Although students have the most fun with the creative part of a project, they often need help to incorporate their academic knowledge into a different format. It is important for students to focus and plan their work before they start. For example, you could ask them to list the details they must show in their model of an Egyptian home, or to list the different historical figures they must interview in their Boston Tea Party newscast. Ideally, your grading criteria will help students focus and plan their work. Click here to see my grading checklist for the presentation and display segments of a project that required students to create their own "artifact" representing life in colonial times.

Written Piece:
No matter what type of project your students have created, it is important for them to be able to share their knowledge in writing. The format of this writing will depend upon the subject and the nature of the project itself. Many of the projects in my social studies class culminated in a written report, but others utilized poems, fictional diaries or autobiographies, and other types of writing.

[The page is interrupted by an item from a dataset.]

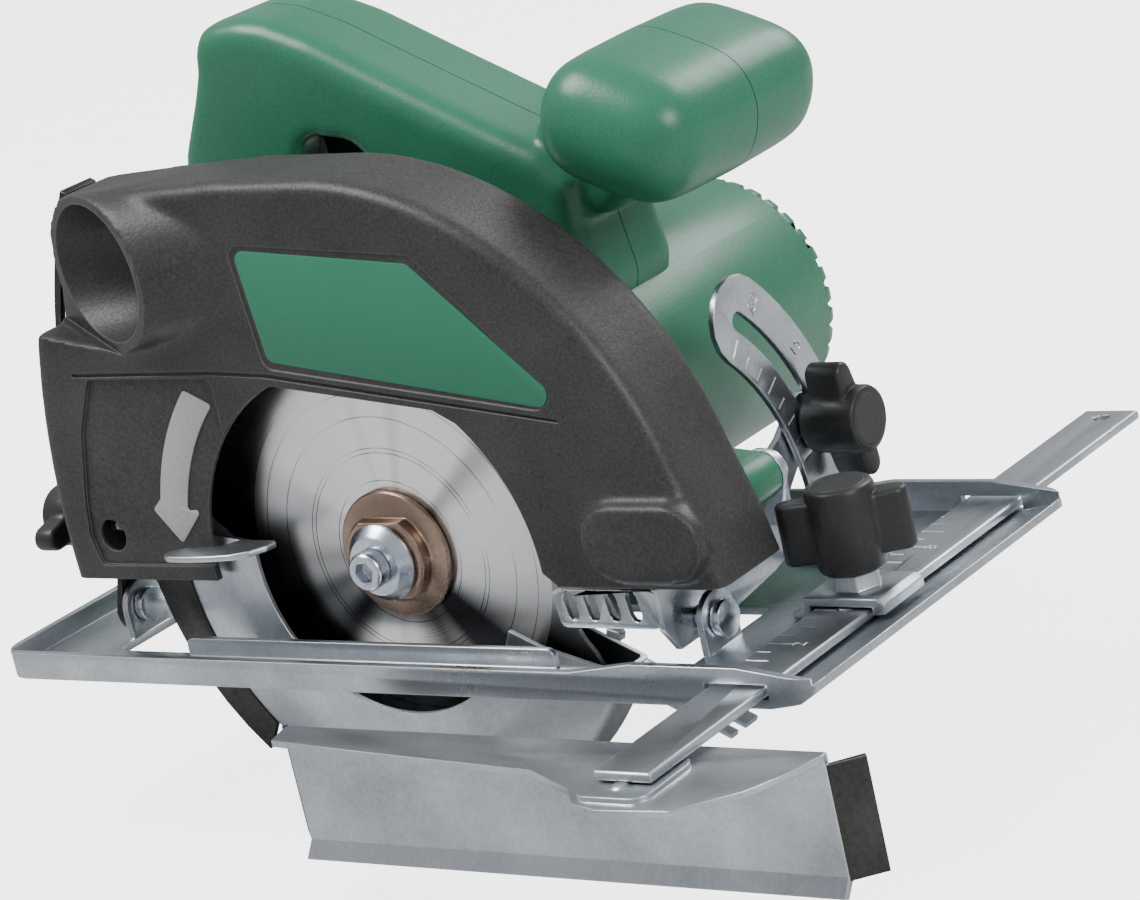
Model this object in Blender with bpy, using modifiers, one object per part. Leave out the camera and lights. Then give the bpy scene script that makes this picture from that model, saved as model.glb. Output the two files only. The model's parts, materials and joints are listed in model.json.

Whether your students are writing a script or a lab report, you will want to create a rubric or checklist to let them know what you expect. Click here for a sample checklist for a written report. I always include standard items, like information and grammar, but I give particular weight to areas we have worked on in class. For example, if we have worked on introductions and conclusions, I will include them as separate items in my grading criteria. I like to have students fill out the rubric or checklist themselves or with a peer, giving both grades and comments to their own work, before they hand in their final drafts. Then if they see areas they need to improve, they can do so.

For most projects, I require all students to do their own written piece, and I assess them individually.